Read the article at http://www.sqlservercentral.com/articles/Best+Practices/61537/ for best practices on asking questions.
Need to split a string? Try Jeff Modens splitter http://www.sqlservercentral.com/articles/Tally+Table/72993/.
Cross Tabs and Pivots, Part 1 β Converting Rows to Columns - http://www.sqlservercentral.com/articles/T-SQL/63681/
Cross Tabs and Pivots, Part 2 - Dynamic Cross Tabs - http://www.sqlservercentral.com/articles/Crosstab/65048/
Understanding and Using APPLY (Part 1) - http://www.sqlservercentral.com/articles/APPLY/69953/
Understanding and Using APPLY (Part 2) - http://www.sqlservercentral.com/articles/APPLY/69954/
June 12, 2013 at 10:37 am
Hi WolfgangE and Sean Lange,
Thank you for your responses.
WolfgangE, sorry should have been more clear in my requirements.
We have a system where an employee can be booked on a job for long periods, so in my crude example, John Doe is booked to HSBC for all of 2013. However, in between, employees can be on vacation too so John Doe has 2 vacations during the time he is booked on HSBC.
What we are looking to achieve is to split the job either side of vacation bookings so it all slots in as opposed to being stacked.

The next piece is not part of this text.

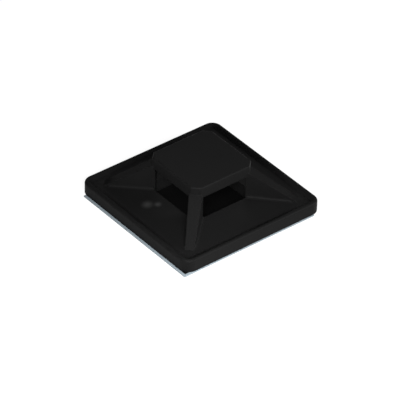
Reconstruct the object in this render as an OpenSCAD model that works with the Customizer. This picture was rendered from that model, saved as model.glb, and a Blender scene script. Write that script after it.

I attach a screenshot as an example.
Sean Lange, thanks for the DDL. I should have provided that in the first place.
I look forward to your guidance and assistance.
June 12, 2013 at 11:47 am
Tricky.
Could you clarify your first sample output from above? With HSBC you intersperse the vacation with the new rows of HSBC. With the other banks you show the vacation AFTER the banking records.
I am pretty close to a solution (its not very pretty), but assuming the output order matters I need to understand the sorting rules.
June 12, 2013 at 11:59 am
thank goodness someone else tries, I dont' find a solution yet...
June 12, 2013 at 12:34 pm
Here is what I have. Sort order is not the same as the original post suggested, so we could still use a clairification on those rules.
There is likely a cleaner way to do this, but this is my first pass. Note that it can get tripped up if a job and a vacation start on the same date, so if that is an issue let me know.
set dateformat dmy
if OBJECT_ID('tempdb..#Something') is not null
drop table #Something
create table #Something
(
ID int,
Employee varchar(20),
Job varchar(20),
StartDate datetime,
EndDate datetime,
Workload int
)
insert #Something
select *
from (Values
(1, 'John Doe', 'HSBC', '01/01/2013', '31/12/2013', 100)
,(2, 'John Doe', 'Vacation', '17/06/2013', '21/06/2013', 100)
,(3, 'John Doe', 'Vacation', '19/08/2013', '23/08/2013', 100)
,(4, 'John Doe', 'Barclays', '01/01/2014', '31/01/2014', 50)
,(5, 'John Doe', 'Santander', '06/01/2014', '25/01/2014', 50)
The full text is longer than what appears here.